From the entries below, copy exactly the lines from the one that contains "The build123d and Blender code for this object" through the one that contains "return 0.0006 *", both included, and only those.

--- Start of RECORD SET ---

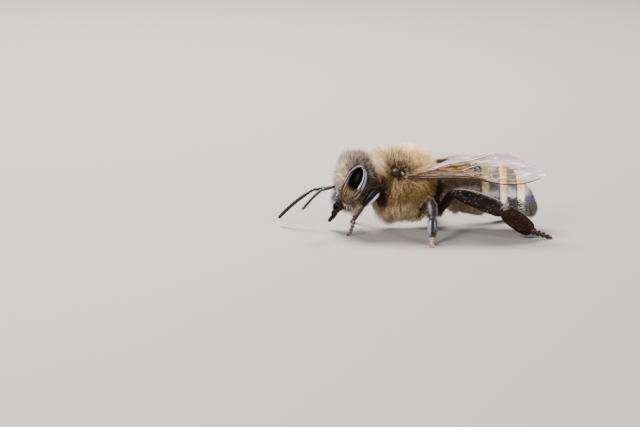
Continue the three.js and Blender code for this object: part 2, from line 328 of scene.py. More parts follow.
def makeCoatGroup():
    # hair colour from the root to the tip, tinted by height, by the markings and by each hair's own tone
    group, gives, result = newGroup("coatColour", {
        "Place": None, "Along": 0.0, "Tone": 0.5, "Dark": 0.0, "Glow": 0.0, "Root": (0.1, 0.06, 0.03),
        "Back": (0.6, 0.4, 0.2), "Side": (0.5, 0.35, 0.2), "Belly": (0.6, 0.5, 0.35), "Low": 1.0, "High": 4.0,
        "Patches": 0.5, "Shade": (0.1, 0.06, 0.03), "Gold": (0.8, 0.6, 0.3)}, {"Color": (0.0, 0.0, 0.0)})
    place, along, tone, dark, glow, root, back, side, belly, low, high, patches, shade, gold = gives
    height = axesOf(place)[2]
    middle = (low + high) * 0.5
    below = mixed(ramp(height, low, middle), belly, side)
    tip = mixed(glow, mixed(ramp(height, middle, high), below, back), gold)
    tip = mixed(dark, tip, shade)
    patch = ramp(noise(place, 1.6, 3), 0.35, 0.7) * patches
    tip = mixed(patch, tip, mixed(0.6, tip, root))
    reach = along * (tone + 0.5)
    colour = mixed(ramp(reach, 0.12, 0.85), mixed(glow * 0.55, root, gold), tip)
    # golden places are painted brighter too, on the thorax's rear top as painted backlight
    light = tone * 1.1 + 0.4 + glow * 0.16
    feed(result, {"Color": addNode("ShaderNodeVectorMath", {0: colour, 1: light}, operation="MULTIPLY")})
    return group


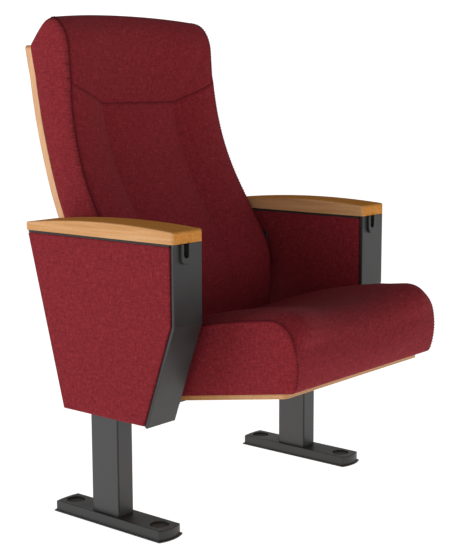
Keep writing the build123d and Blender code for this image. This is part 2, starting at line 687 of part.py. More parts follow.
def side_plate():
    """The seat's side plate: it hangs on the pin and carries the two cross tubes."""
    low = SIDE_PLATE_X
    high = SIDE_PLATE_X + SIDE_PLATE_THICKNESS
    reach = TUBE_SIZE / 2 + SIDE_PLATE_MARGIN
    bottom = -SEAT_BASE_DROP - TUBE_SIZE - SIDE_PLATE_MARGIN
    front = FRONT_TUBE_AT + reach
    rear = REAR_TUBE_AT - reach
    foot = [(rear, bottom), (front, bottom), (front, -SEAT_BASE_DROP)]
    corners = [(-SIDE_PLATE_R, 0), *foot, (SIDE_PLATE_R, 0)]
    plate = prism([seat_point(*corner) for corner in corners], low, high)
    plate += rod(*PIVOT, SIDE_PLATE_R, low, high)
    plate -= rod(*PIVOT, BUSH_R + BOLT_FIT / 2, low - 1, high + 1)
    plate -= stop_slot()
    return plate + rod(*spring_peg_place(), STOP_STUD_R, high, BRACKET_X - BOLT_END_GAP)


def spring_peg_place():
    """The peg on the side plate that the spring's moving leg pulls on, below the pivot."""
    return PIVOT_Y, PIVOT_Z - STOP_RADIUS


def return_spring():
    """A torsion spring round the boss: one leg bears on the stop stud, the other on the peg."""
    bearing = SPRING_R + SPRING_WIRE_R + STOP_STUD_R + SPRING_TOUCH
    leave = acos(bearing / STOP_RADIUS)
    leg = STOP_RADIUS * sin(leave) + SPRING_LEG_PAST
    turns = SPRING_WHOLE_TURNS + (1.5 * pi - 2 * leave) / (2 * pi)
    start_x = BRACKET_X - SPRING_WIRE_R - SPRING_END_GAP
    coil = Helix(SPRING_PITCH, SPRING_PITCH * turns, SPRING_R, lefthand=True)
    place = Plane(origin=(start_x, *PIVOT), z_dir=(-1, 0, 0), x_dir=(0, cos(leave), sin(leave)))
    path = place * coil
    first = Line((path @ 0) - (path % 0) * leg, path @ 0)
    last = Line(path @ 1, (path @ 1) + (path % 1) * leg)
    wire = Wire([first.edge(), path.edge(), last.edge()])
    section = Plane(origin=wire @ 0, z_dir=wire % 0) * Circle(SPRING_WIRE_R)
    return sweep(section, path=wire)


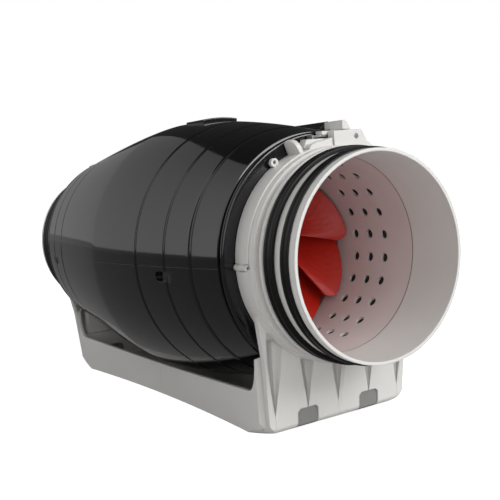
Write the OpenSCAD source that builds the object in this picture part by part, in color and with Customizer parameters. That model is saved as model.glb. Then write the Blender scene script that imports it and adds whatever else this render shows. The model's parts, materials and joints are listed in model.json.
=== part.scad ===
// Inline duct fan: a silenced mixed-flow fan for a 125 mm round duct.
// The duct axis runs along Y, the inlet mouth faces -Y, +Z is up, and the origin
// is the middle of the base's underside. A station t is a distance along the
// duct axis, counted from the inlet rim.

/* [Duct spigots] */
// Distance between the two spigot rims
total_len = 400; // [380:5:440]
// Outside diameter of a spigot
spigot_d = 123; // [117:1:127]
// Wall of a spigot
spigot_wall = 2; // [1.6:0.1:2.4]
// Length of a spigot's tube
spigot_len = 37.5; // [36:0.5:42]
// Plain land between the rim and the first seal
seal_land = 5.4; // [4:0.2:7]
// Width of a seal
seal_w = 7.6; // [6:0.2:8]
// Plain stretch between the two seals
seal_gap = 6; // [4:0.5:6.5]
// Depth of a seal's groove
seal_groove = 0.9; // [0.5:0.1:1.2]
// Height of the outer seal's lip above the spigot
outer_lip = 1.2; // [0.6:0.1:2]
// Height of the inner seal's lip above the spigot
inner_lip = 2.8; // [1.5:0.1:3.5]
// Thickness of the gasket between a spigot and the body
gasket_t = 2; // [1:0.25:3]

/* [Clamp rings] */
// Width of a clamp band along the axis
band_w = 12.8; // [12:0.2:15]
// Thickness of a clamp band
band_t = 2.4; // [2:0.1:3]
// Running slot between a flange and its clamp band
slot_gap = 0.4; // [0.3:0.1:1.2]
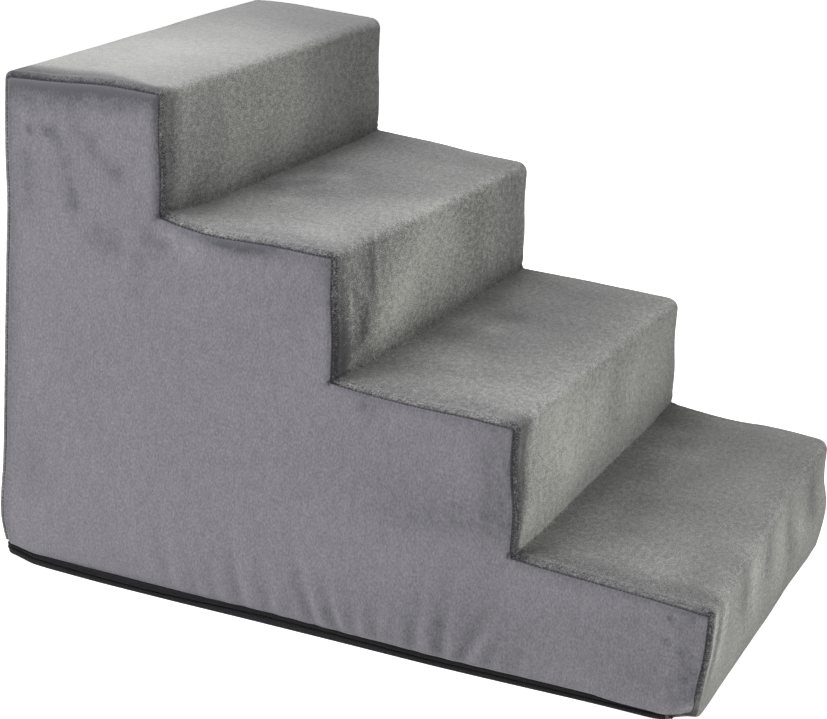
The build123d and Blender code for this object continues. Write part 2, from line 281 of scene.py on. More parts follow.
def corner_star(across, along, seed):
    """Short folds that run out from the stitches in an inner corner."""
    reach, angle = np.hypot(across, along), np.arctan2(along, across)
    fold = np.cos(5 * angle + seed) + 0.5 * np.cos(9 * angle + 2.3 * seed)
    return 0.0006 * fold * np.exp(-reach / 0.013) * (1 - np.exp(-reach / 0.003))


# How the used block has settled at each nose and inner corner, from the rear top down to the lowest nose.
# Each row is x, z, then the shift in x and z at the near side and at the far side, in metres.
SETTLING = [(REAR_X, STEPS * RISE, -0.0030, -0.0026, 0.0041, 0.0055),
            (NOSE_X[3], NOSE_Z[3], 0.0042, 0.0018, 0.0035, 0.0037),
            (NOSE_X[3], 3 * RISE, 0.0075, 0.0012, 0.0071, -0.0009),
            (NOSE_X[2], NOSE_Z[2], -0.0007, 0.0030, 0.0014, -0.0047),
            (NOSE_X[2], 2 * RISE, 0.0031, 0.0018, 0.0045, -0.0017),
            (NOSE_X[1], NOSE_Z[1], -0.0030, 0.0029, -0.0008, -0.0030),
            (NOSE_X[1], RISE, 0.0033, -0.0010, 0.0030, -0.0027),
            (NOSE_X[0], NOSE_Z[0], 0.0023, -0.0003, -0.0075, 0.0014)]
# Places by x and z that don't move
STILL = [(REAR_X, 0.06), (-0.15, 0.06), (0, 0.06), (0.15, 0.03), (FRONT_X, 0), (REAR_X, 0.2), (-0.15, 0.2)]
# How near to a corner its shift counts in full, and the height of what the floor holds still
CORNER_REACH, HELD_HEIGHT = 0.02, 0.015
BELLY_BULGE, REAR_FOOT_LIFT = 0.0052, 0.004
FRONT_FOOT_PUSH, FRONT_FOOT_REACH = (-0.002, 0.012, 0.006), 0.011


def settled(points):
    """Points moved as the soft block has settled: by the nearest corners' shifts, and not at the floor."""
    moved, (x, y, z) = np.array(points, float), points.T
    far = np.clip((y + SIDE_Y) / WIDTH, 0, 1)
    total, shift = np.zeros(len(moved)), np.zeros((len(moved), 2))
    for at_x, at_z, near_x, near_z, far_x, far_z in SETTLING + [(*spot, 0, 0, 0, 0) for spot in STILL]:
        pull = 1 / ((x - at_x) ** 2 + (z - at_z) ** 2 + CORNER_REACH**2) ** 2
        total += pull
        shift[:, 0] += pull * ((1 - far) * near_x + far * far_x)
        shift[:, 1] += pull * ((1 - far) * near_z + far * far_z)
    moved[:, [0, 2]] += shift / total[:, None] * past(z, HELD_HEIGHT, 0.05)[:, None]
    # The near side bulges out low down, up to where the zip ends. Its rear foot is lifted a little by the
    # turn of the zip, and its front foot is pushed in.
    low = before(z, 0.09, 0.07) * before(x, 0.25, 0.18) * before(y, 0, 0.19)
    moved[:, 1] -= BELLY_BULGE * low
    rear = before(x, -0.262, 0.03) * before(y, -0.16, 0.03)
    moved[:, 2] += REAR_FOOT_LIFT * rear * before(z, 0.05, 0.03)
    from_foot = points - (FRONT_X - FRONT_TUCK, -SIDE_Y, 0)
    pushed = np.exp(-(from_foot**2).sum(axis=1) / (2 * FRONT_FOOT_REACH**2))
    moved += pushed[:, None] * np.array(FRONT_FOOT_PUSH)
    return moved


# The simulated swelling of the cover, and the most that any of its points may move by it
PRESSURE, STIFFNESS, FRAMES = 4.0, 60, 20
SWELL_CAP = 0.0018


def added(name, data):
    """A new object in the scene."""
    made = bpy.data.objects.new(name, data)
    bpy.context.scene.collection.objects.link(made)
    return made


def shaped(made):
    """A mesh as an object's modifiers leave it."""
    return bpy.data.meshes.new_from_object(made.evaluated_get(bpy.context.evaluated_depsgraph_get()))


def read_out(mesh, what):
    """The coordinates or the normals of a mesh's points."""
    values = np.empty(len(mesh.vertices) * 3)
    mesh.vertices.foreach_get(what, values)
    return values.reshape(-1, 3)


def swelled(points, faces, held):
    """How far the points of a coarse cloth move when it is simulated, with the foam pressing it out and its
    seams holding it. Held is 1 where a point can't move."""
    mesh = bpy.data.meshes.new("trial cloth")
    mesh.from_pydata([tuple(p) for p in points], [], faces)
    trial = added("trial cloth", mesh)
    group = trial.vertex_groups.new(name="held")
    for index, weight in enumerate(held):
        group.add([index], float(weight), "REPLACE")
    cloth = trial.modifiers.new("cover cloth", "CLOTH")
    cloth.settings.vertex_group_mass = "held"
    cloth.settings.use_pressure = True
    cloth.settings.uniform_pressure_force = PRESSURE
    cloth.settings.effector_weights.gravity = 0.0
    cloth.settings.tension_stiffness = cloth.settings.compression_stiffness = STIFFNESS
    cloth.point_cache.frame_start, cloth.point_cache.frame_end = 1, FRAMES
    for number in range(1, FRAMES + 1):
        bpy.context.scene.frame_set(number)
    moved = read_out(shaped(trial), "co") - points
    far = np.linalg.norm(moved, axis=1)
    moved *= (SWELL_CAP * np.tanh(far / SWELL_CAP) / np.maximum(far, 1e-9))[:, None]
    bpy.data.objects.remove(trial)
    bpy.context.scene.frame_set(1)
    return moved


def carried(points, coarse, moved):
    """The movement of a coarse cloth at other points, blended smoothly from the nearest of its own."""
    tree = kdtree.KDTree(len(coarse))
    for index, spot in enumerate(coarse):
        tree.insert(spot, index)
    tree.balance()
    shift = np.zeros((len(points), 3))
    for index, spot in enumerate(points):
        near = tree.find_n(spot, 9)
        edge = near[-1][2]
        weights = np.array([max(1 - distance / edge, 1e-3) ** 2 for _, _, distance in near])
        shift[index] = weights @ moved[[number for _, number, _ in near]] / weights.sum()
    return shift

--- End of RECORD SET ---

FULL SOLUTION =>
The build123d and Blender code for this object continues. Write part 2, from line 281 of scene.py on. More parts follow.
def corner_star(across, along, seed):
    """Short folds that run out from the stitches in an inner corner."""
    reach, angle = np.hypot(across, along), np.arctan2(along, across)
    fold = np.cos(5 * angle + seed) + 0.5 * np.cos(9 * angle + 2.3 * seed)
    return 0.0006 * fold * np.exp(-reach / 0.013) * (1 - np.exp(-reach / 0.003))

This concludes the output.